De plus, l'adoption, fin 2017, de l'article 17 – ancien article 14 – de la loi de programmation des finances publiques, fait peser une grave menace sur l'exécution de votre LPM, notamment sur ses commandes. Cet article pose le principe d'une stabilisation du montant du reste à payer de l'État pour chacune des années 2018 à 2022 par rapport aux niveaux atteints en 2017. Si votre rapport annexé indique bien que la disposition concernée « ne contraindra pas les investissements du ministère des Armées », cette procédure et cette formulation ne conviennent pas à notre groupe. Les députés LR s'attacheront donc à mieux protéger nos armées lors des débats à venir car, en indexant de la sorte cette précision, sans l'intégrer aux articles de LPM, vous soumettez les commandes de nos armées au couperet de Bercy, et vous le savez très bien.

Nous regrettons également la cacophonie, pour ne pas dire l'amateurisme, qui règne au sein du pouvoir exécutif au sujet du service national universel (SNU).
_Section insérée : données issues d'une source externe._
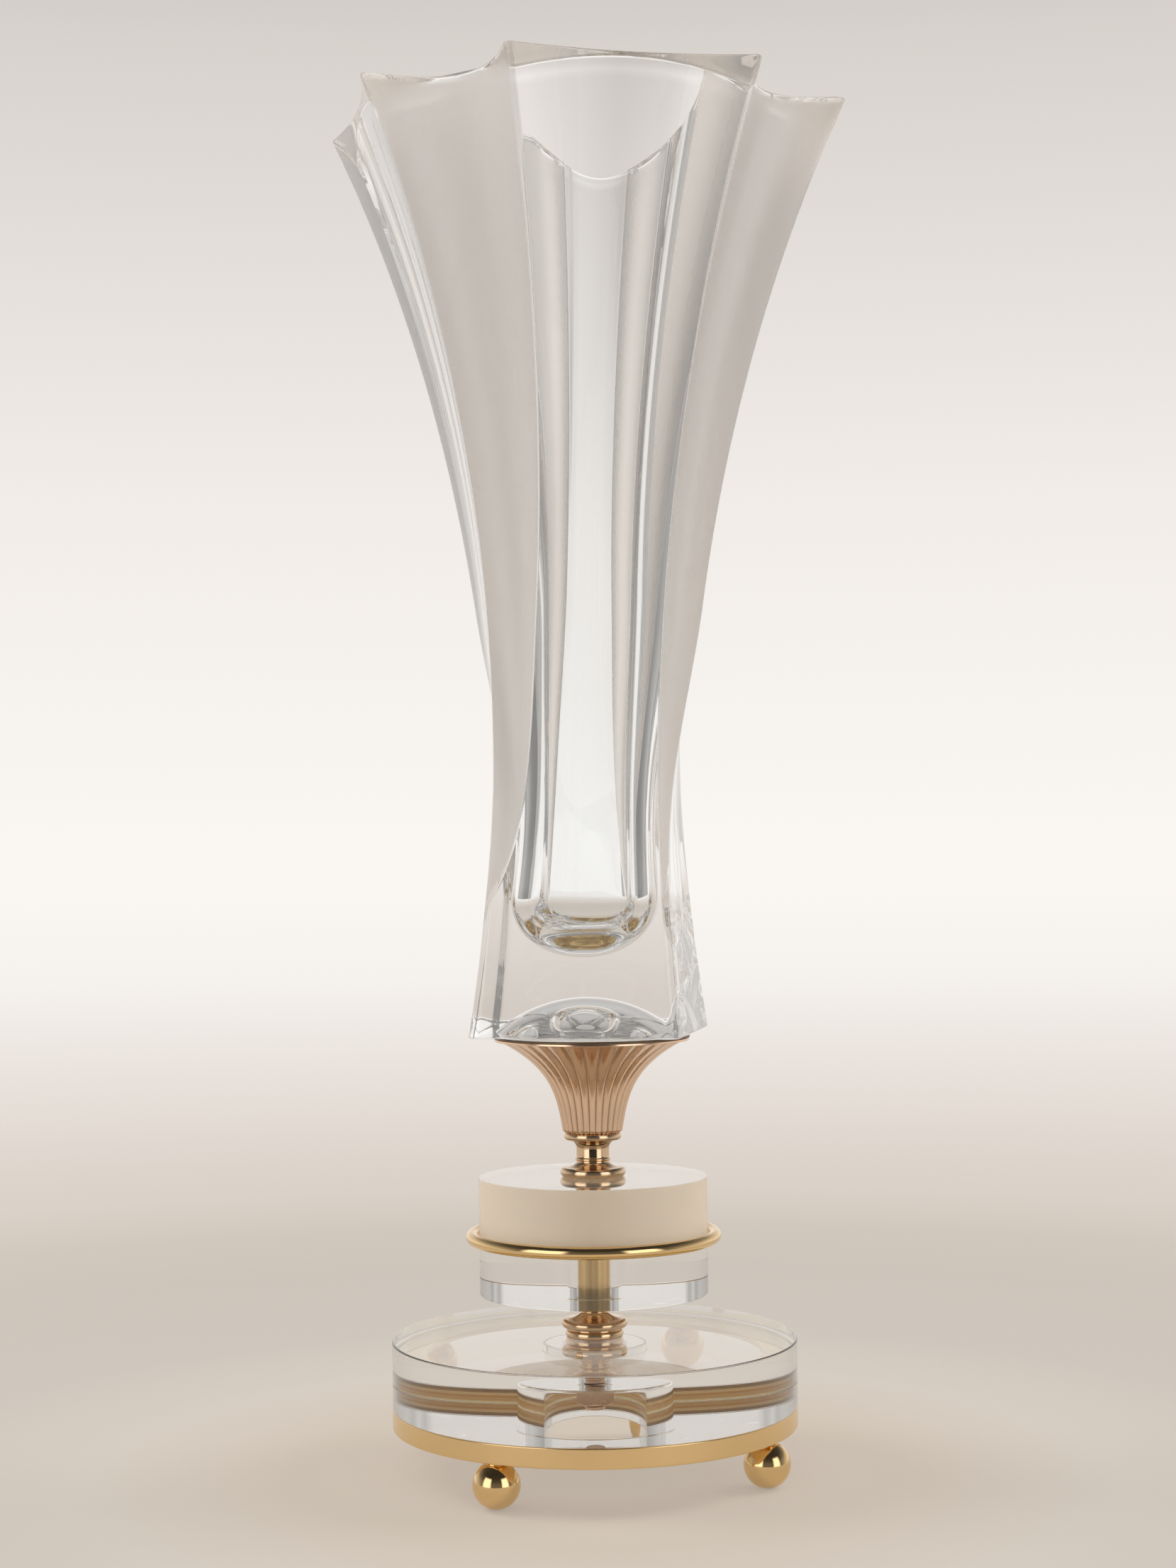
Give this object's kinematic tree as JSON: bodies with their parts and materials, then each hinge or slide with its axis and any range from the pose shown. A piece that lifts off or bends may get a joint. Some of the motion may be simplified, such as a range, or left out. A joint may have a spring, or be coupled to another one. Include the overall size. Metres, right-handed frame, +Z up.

Dans leur rapport d'information publié le mois dernier, nos collègues Marianne Dubois et Émilie Guerel ont démontré que, quelles que soient les options qui seront retenues, ce projet présidentiel aura un coût budgétaire important. Les députés LR affirment haut et fort qu'ils s'opposeront à toute proposition qui amputerait une fois de plus le budget de nos armées et rendrait encore plus difficile la réalisation de la LPM.

En conclusion, Madame le ministre, si la LPM permettra de lancer le renouvellement nécessaire de notre dissuasion nucléaire, nous pensons qu'elle ne permettra pas de rétablir la situation de nos armées dans le cadre de leur engagement conventionnel avant 2025, laissant ainsi de fait au quinquennat suivant la charge de remettre à niveau un potentiel pourtant très largement affaibli par ces dernières années d'OPEX. Nos armées ont besoin en urgence de ces trois milliards d'euros. Votre LPM n'est donc pas à la hauteur des enjeux, ce qui est regrettable pour nos armées, engagées bien au-delà de leurs contrats opérationnels, mais aussi pour notre défense nationale, actuellement confrontée à de nouvelles menaces. Le groupe Les Républicains s'efforcera, au moyen de ses amendements, d'être force de proposition pour que cette loi de programmation militaire soit réellement utile à nos armées, à la défense des intérêts stratégiques de notre pays et à la protection de nos compatriotes.